EXERCISE PROMPT ->
Report, as a bare number, how many lines of the material below contain the word "joints".

MATERIAL PROVIDED ->
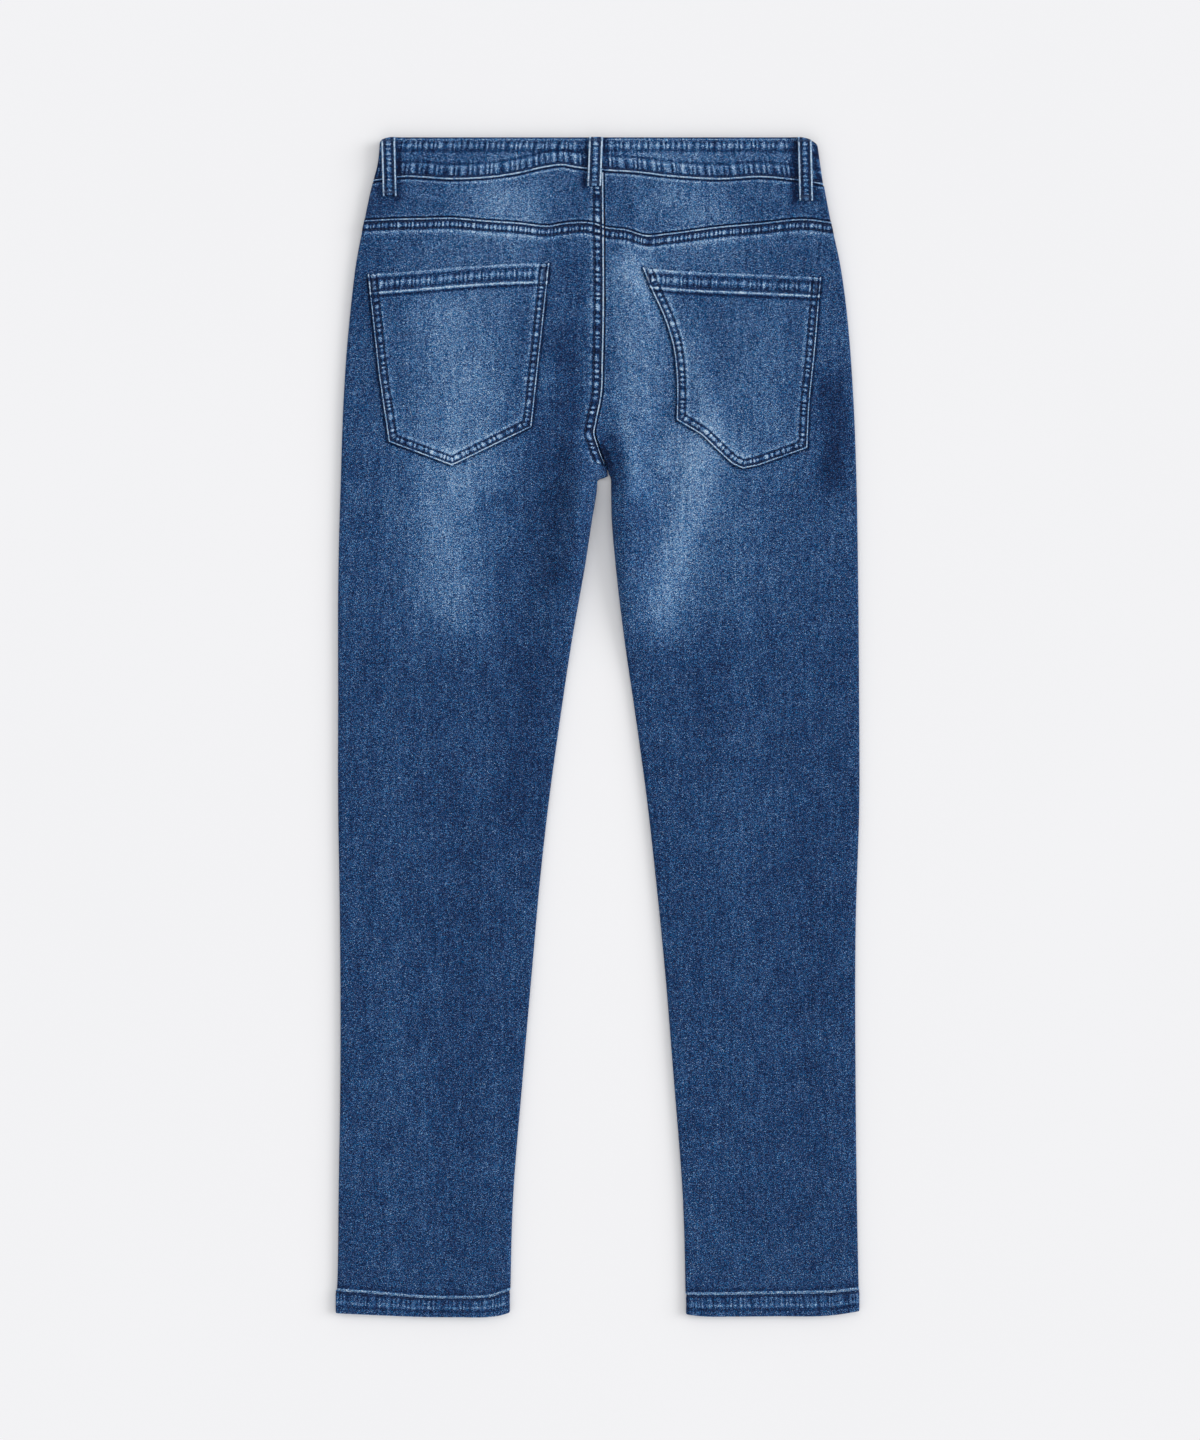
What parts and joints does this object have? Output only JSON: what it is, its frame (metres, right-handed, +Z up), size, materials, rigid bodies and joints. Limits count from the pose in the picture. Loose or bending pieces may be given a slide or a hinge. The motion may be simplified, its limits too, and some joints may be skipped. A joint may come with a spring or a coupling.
{
  "type": "skinny jeans",
  "caption": "Skinny stretch-denim jeans laid flat on their front, back uppermost, with yoke, patch pockets, belt loops and stitched hems.",
  "frame": {"origin": "middle of the bounding box on the surface that the jeans lie on", "axes": "+X to the wearer's right, +Y from the hems towards the waist, +Z up, out of the back of the jeans"},
  "size_m": [0.4725, 1.0628, 0.0108],
  "materials": {
    "denim": "matt faded indigo stretch denim",
    "thread": "matt twisted thread",
    "zip": "satin",
    "button": "dull, aged"
  },
  "bodies": {
    "root": {"waistband": "denim", "yoke_left": "denim", "yoke_right": "denim", "back_left": "denim", "back_right": "denim", "front_left": "denim", "front_right": "denim", "front_pocket_left": "denim", "front_pocket_right": "denim", "back_pocket_left": "denim", "back_pocket_right": "denim", "hem_left": "denim", "hem_right": "denim", "loop_back": "denim", "loop_back_left": "denim", "loop_back_right": "denim", "loop_front_left": "denim", "loop_front_right": "denim", "fly_zip": "zip", "waist_button": "button"}
  },
  "joints": []
}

RESULT FOR THIS EXERCISE ->
2